There were 61 stores at the year-end, located in leading retail malls in the major urban centres of the country.
Ten new stores were opened in the year under review in keeping with the divisions long-term roll-out programme. Of the new stores, nine are @home stores in Johannesburg, Pretoria, Cape Town and Durban. The tenth is an @homelivingspace store of 2 000 square metres in Loch Logan, Bloemfontein, and is only the third @homelivingspace store to be opened in South Africa. A fourth opened in Port Elizabeth during May 2008.
In January 2008 the division opened its first overseas stores, one in Dubai and the other in Bahrain. This represents a joint venture on a franchise basis between the group and a Dubai-based company, the Al Tayer Group LLC. The performance of these pioneering stores in their first few months of operations has been ahead of expectations.
This is the divisions first foray outside South Africa and represents a milestone in its development. If it lives up to the promise embodied in its first few months of operations some other opportunities on the horizon may be pursued.
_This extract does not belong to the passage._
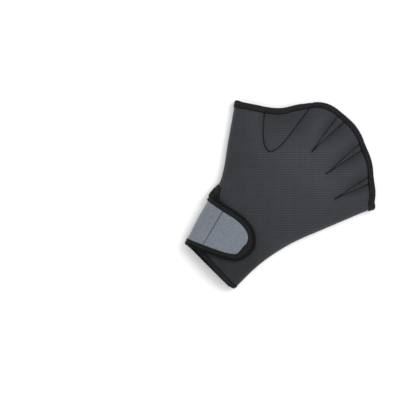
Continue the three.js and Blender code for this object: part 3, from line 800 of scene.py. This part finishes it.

The homeware market has, in common with other consumer goods markets in South Africa, felt the pinch of the slow-down in consumers spending that has resulted from rising interest rates and rising inflation and the generally tightened economic conditions that prevailed in the latter part of the year under review. Despite this, total turnover for the division rose by 11,1% although same store turnover remained flat. In the present phase of its existence the chain is at the point where new stores in the chain are being opened in relatively close proximity to older stores, drawing away some trade from established customers. This is likely to be only a temporary levelling process pending the build-up of independent customer and turnover bases.
As is shown in the table below, markdown was somewhat higher than in the preceding years, but it remains under 10% of sales and is considered to be acceptable for a moderately difficult trading year.
| 2004 | 2005 | 2006 | 2007 | 2008 | |
| Markdown value (Rm) | 16,5 | 16,0 | 27,1 | 39,3 | 47,3 |
| % to sales | 8,0 | 5,6 | 7,5 | 8,3 | 9,0 |
The divisions trading density for the year amounted to an acceptable R22 290 per square metre.

Plans for the coming year include the roll-out of another eleven stores in South Africa, of which four will be @homelivingspace stores and seven @home stores. The Sandton store will be revamped and enlarged, and revamps will also take place at the V&A Waterfront and Canal Walk stores in the Western Cape. These are among the divisions prime locations. The revamps will include the addition of a décor element.
The slowdown in the economy presents a challenge for the division to excel in bringing desirable ranges of high-quality and well-priced merchandise to its customers. In-store, the divisions operations teams will remain focused on rendering superior customer service.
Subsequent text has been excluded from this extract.